→ **Excerpted data**

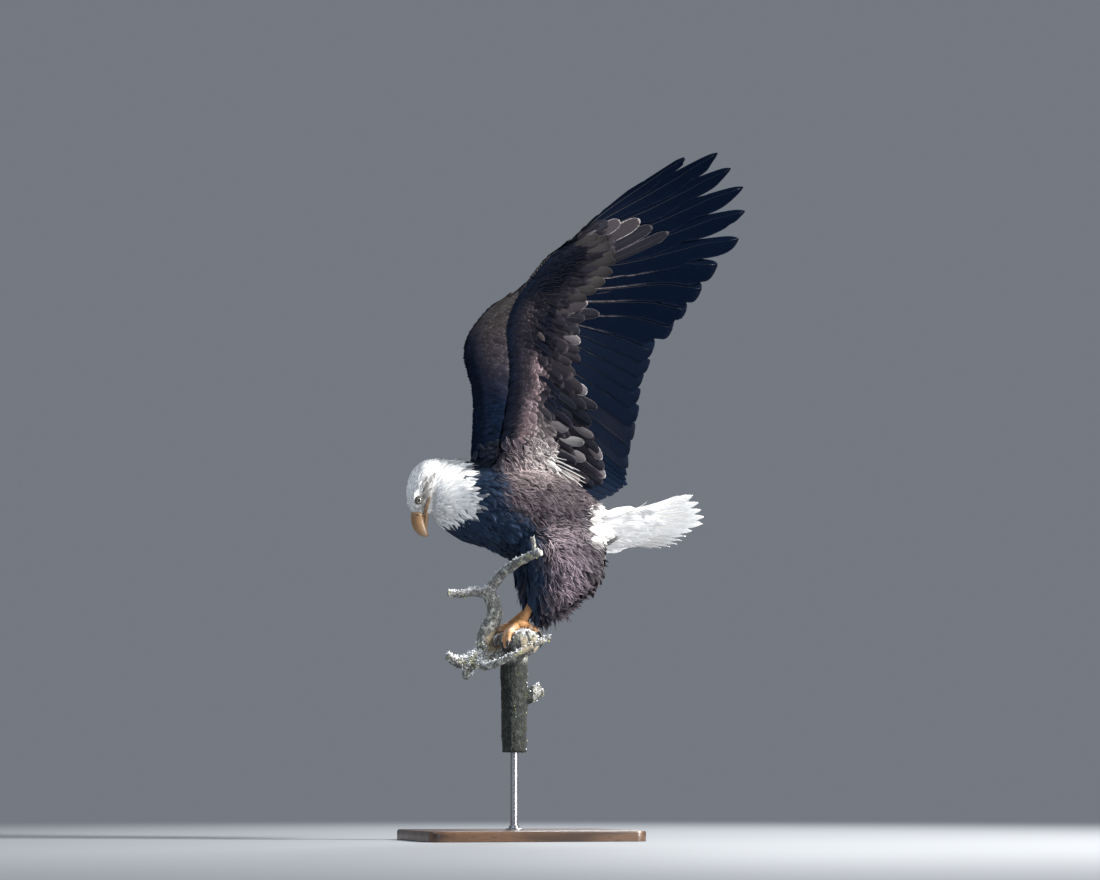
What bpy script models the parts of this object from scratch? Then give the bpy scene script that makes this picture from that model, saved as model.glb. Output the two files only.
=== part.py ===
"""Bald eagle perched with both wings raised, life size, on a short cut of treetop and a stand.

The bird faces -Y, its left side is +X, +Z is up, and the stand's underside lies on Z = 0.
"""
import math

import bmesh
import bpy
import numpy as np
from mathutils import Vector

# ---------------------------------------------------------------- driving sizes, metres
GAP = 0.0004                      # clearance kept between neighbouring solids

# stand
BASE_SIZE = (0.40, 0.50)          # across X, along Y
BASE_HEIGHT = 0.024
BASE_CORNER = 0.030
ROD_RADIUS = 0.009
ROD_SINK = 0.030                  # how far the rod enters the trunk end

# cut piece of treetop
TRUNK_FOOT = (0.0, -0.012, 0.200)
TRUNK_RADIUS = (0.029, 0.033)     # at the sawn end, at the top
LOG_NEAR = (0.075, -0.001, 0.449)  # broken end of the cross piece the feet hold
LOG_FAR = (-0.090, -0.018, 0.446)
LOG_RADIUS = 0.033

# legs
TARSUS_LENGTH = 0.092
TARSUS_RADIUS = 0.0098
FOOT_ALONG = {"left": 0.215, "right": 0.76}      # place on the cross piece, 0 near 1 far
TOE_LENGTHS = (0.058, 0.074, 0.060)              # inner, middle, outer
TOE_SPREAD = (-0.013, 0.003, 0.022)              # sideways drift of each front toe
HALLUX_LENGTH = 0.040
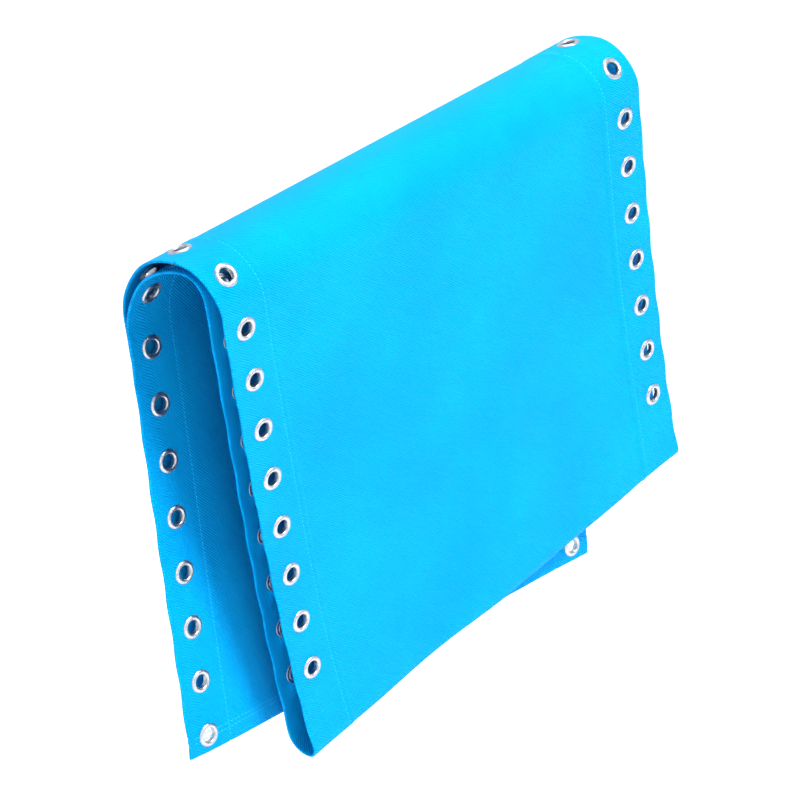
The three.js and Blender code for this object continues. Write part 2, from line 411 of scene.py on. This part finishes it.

→ **Aim of the exercise**
Write out all records exactly, keeping every detail.

→ **Solved exercise**
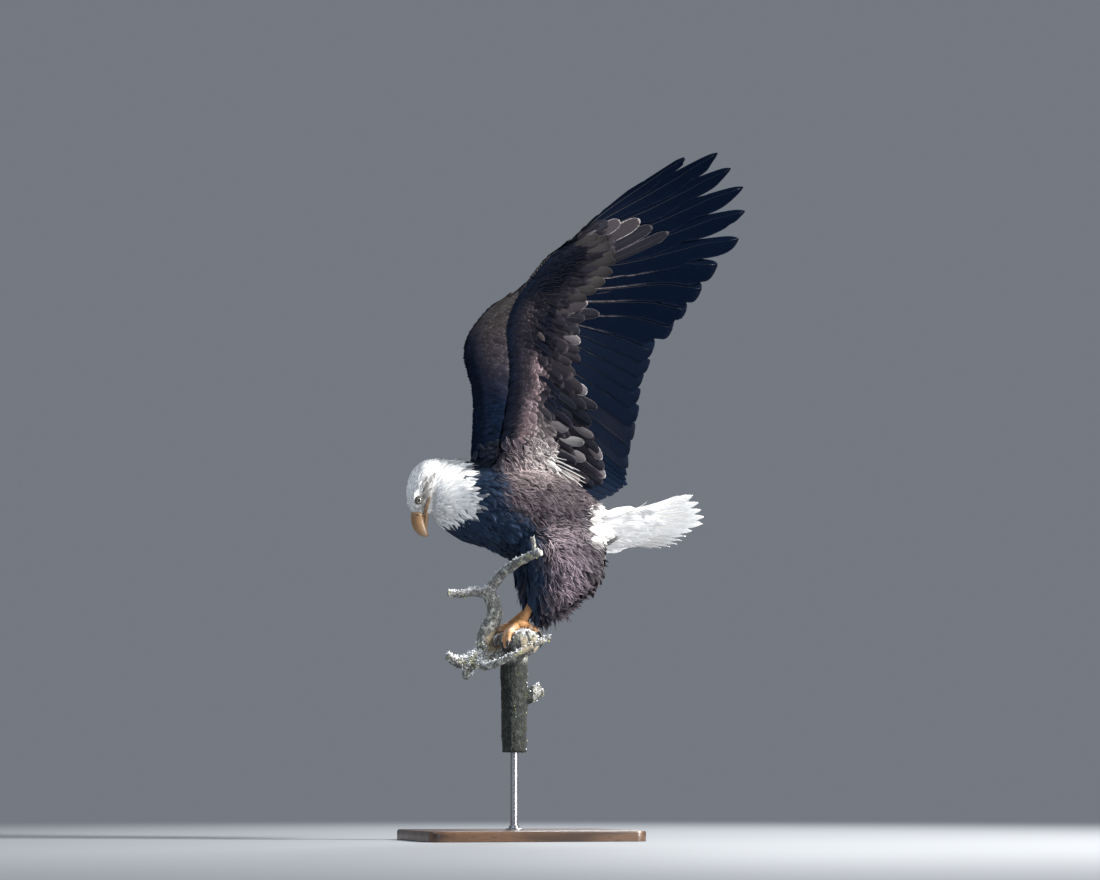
What bpy script models the parts of this object from scratch? Then give the bpy scene script that makes this picture from that model, saved as model.glb. Output the two files only.
=== part.py ===
"""Bald eagle perched with both wings raised, life size, on a short cut of treetop and a stand.

The bird faces -Y, its left side is +X, +Z is up, and the stand's underside lies on Z = 0.
"""
import math

import bmesh
import bpy
import numpy as np
from mathutils import Vector

# ---------------------------------------------------------------- driving sizes, metres
GAP = 0.0004                      # clearance kept between neighbouring solids

# stand
BASE_SIZE = (0.40, 0.50)          # across X, along Y
BASE_HEIGHT = 0.024
BASE_CORNER = 0.030
ROD_RADIUS = 0.009
ROD_SINK = 0.030                  # how far the rod enters the trunk end

# cut piece of treetop
TRUNK_FOOT = (0.0, -0.012, 0.200)
TRUNK_RADIUS = (0.029, 0.033)     # at the sawn end, at the top
LOG_NEAR = (0.075, -0.001, 0.449)  # broken end of the cross piece the feet hold
LOG_FAR = (-0.090, -0.018, 0.446)
LOG_RADIUS = 0.033

# legs
TARSUS_LENGTH = 0.092
TARSUS_RADIUS = 0.0098
FOOT_ALONG = {"left": 0.215, "right": 0.76}      # place on the cross piece, 0 near 1 far
TOE_LENGTHS = (0.058, 0.074, 0.060)              # inner, middle, outer
TOE_SPREAD = (-0.013, 0.003, 0.022)              # sideways drift of each front toe
HALLUX_LENGTH = 0.040
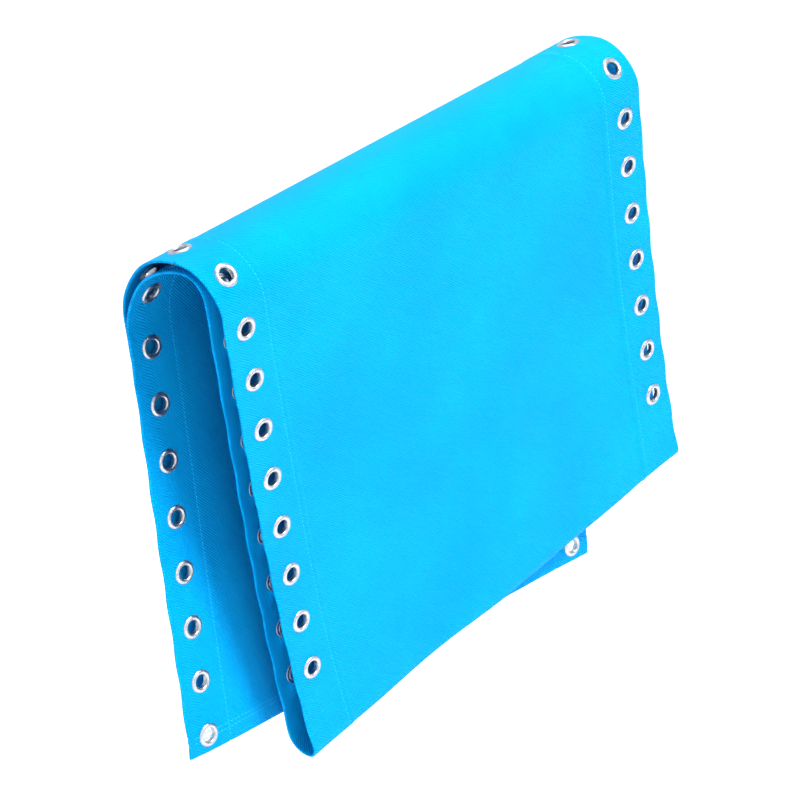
The three.js and Blender code for this object continues. Write part 2, from line 411 of scene.py on. This part finishes it.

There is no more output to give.